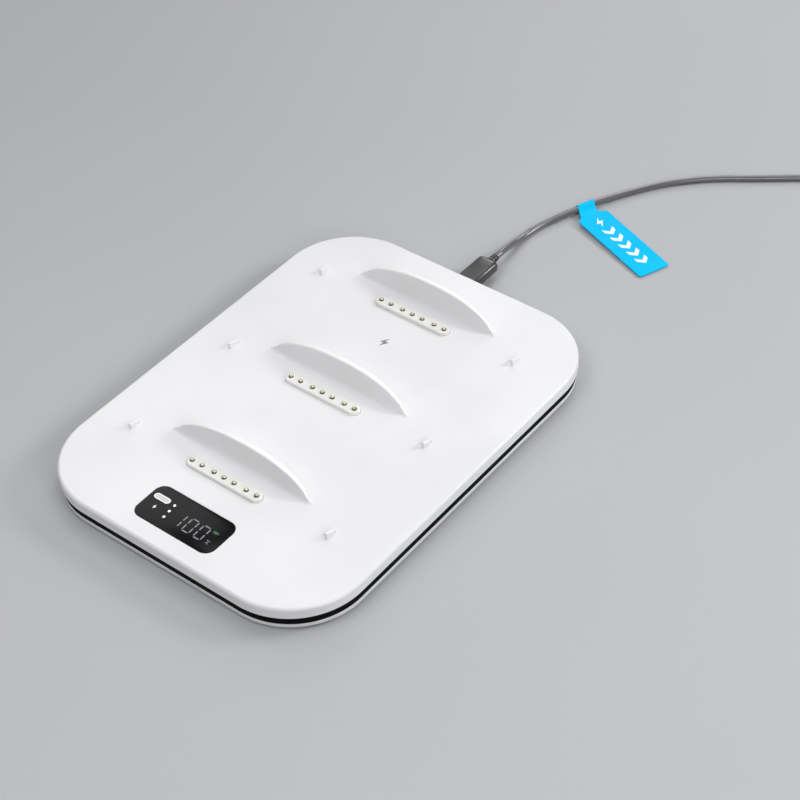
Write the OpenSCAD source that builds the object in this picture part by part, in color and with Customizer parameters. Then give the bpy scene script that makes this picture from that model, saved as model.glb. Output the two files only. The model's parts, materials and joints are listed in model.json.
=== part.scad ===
// Three-bay charging dock for flat battery packs, with a USB-C lead and a flag label on the lead.
// Frame: +Z up, z = 0 under the feet, x and y centred on the plate, display edge at -Y, socket at +Y.

/* [Plate] */
// Width of the plate, side to side
plate_w = 145; // [140:1:150]
// Length of the plate, display edge to socket edge
plate_l = 197; // [192:1:202]
// Radius of the plate's corners in plan
corner_r = 32.5; // [30:0.5:34]
// Height of the flat top face above the table
top_z = 12; // [12:0.1:12.4]
// Thickness of the top skin
skin = 2; // [1.8:0.1:2.2]
// Thickness of the top cover's side wall
wall = 3; // [2.8:0.1:3.2]
// Radius of the rounded edge round the top face
edge_r = 1.4; // [1:0.1:1.8]
// Height of the top cover's side wall
cover_side_h = 5.2; // [5:0.1:5.4]
// Height of the recessed black band
band_h = 3.6; // [3.4:0.1:3.7]
// How far the band sits in from the cover's side
band_inset = 0.6; // [0.5:0.1:0.8]
// How far the base's lip sits in from the cover's side
lip_inset = 0.4; // [0.3:0.1:0.5]
// Height that the rubber feet stand out under the base
foot_gap = 1.2; // [1:0.1:1.3]
// Thickness of the base floor
base_floor = 1.6; // [1.4:0.1:1.8]

/* [Bays] */
// Sideways place of the three bays
bay_x = -3.6; // [-4:0.1:-3.2]
// Lengthwise place of the middle row of contacts
mid_row_y = 3.45; // [3:0.05:3.9]
// Distance from one bay's contacts to the next
bay_pitch = 59.8; // [58:0.1:60]
// Distance between neighbouring contacts of a group
pin_pitch = 5.2; // [5:0.1:5.3]
// Distance between the groups of 2, 3 and 2 contacts
group_pitch = 6.3; // [6:0.1:6.5]
// Length of the raised contact strip
strip_l = 38.2; // [38:0.1:39]
// Width of the raised contact strip
strip_w = 5.6; // [5.2:0.1:6]
// Height of the contact strip over the top face
strip_h = 1.4; // [1.2:0.1:1.6]
// Height of a plunger's tip over its strip
pin_out = 1; // [0.9:0.1:1.1]

/* [Fins and posts] */
// Half the length of a fin, side to side
fin_half = 34.6; // [33:0.1:36]
// Height of a fin at its middle
fin_h = 10.2; // [9.5:0.1:11]
// Distance from the contacts to the fin's front foot
fin_front = 9.85; // [9.5:0.05:10.5]
// How far the fin's crest leans back from its foot
fin_lean = 2.2; // [2:0.1:3]
// Thickness of the fin along its crest
fin_t = 2.4; // [2:0.1:3]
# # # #
### INSTRUCTIONS FOR THE TASK
Which lines include "that"? Copy each of them out.

### RESULT OF THE EXERCISE
Write the OpenSCAD source that builds the object in this picture part by part, in color and with Customizer parameters. Then give the bpy scene script that makes this picture from that model, saved as model.glb. Output the two files only. The model's parts, materials and joints are listed in model.json.
// Height that the rubber feet stand out under the base